The stories alluded to divisions in the White House: trade-skeptical economist Peter Navarro was reportedly working on the order and faced resistance from the trade-friendlier elements in the West Wing.
The mere rumour of it happening had an impact.
It shaved almost two per cent off the Mexican peso and a third of a cent off the loonie. Congress expressed alarm. Business was up in arms. Barnyard squeals emanated from every imaginable sector of the agriculture industry: pork producers called the idea devastating, corn producers called it disastrous and the head of the U.S. grains lobby said he was shocked and distressed.
Within a day, Trump had withdrawn his finger from the trigger.
He insisted he'd been one or two days away from issuing a withdrawal notice, but had a change of heart during evening phone calls with the leaders of Canada and Mexico: "I like both of these gentlemen very much," Trump said Thursday, recapping this week's roller-coaster.
"I respect their countries very much. The relationship is very special. And I said, I will hold on the termination; let's see if we can make it a fair deal."
Aside from liking his peers, he acknowledged a more substantive reason for keeping his finger off the trigger: economic disruption. He called a NAFTA pullout a, "pretty big shock to the system," and said renegotiation was easier than cancellation.
A room in Saskatchewan burst out laughing when a reporter read out the president's statement in a question to Prime Minister Justin Trudeau. The laughter was prompted by the part about Trump not nuking NAFTA because he finds Trudeau and Mexico's Enrique Pena Nieto such swell guys.
Trudeau said the president seriously raised the possibility.
"He expressed that, yes, he was very much thinking about cancelling," Trudeau told reporters.
"We had a good conversation last night ... (I told him) disruption like cancelling NAFTA ... would cause short- and medium-term pain for a lot of families."
The Prime Minister's Office said Trudeau and Pena Nieto discussed NAFTA on Thursday and welcomed Trump's statement that he is prepared to renegotiate the agreement to the benefit of all three countries.
The PMO statement said the two leaders also reiterated their readiness to negotiate the trade deal and promised to continue their dialogue on Canada-Mexico issues.
But even a president's threats have their limits.
The NAFTA withdrawal process is complex. A declaration of withdrawal doesn't automatically mean withdrawal. Under Article 2205, a president can order a pullout and then after six months can start executing it.
At that point the administration, businesses, Congress and the courts would start tussling over what tariffs stay and which ones go.
Another trade analyst said Trump needed to get back some of the leverage lost from basic realities of this negotiation -- that he's the only who needs to keep this promise on a new NAFTA and that the clock isn't his friend.
"Mr.
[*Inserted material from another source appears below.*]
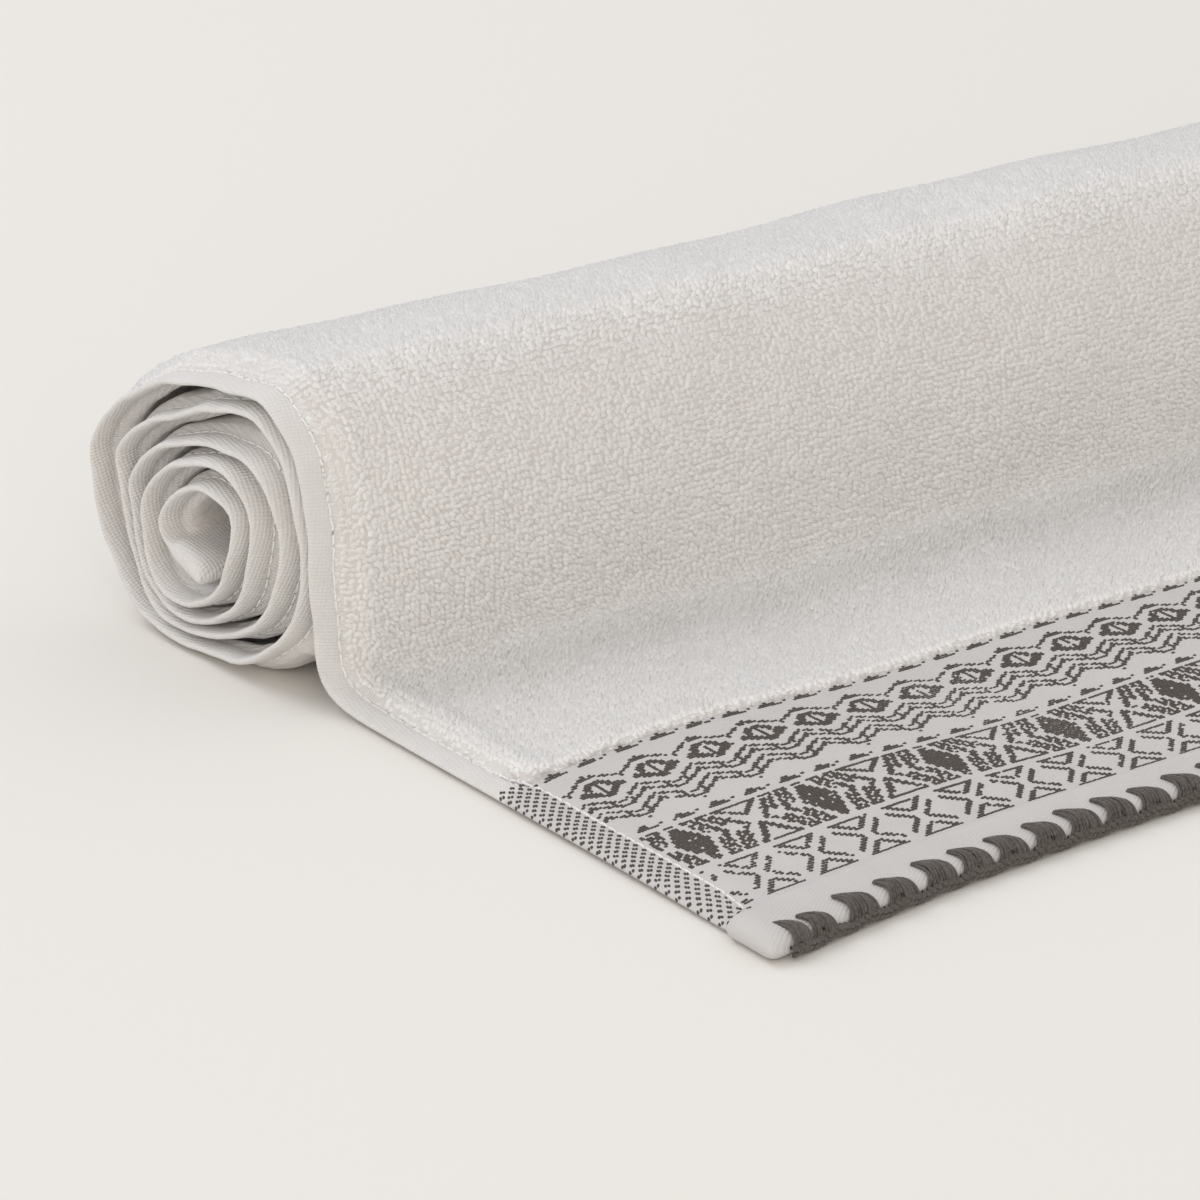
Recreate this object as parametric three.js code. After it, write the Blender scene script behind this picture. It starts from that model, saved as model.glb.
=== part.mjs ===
// A terry face towel, rolled up from its far end, with its last stretch pulled out flat toward -Y.
// Sizes are in mm. X runs along the roll, -Y is the loose end with the edging, Z is up.
import * as THREE from 'three';

// The cloth.
const WIDTH = 500;          // from side hem to side hem
const PILE = 4.2;           // thickness of the looped cloth
const BAND = 2.4;           // thickness of the flat-woven patterned band
const SIDE_HEM = 2.1;       // thickness of the side hems, which have no pile
const SIDE_HEM_WIDTH = 5.6;
const END_HEM = 4.6;        // thickness of the folded hem across each end
const END_HEM_DEPTH = 17;
const BAND_DEPTH = 66;      // of the patterned band, behind the end hem
const STEP = 2.5;           // over which one thickness turns into the next
const LAYER_GAP = 0.5;      // between two turns of the roll
const TURN_APART = 45;      // points this far apart along the cloth are on different turns
const FRONT_EDGE = -171.5;  // y of the loose end's edge
const FLAT_END = -49;       // y where the flat stretch turns up into the roll
const FULL_AFTER = 40;      // run over which the roll takes on its fullness, from there on

// The dark scalloped edging that wraps the edge of the loose end.
const SHELLS = 52;
const SHELL_THICK = 1.5;
const EDGING_GAP = 0.4;     // between the edging and the hem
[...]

Trump doesn't have that much leverage -- and Canada and Mexico know that," said Patrick Leblond, a non-resident fellow at the Centre for International Governance Innovation and a University of Ottawa professor.
"The political calendar works against a NAFTA renegotiation."
But Trump returned Thursday to reclaim his ultimate source of leverage, the ultimate WATNA in the eyes of governments in Ottawa and Mexico City: cancellation. He says he still holds that in his back pocket.
"If I'm unable to make a fair deal," the president said, "if I'm unable to make a fair deal for the United States, meaning a fair deal for our workers and our companies, I will terminate NAFTA."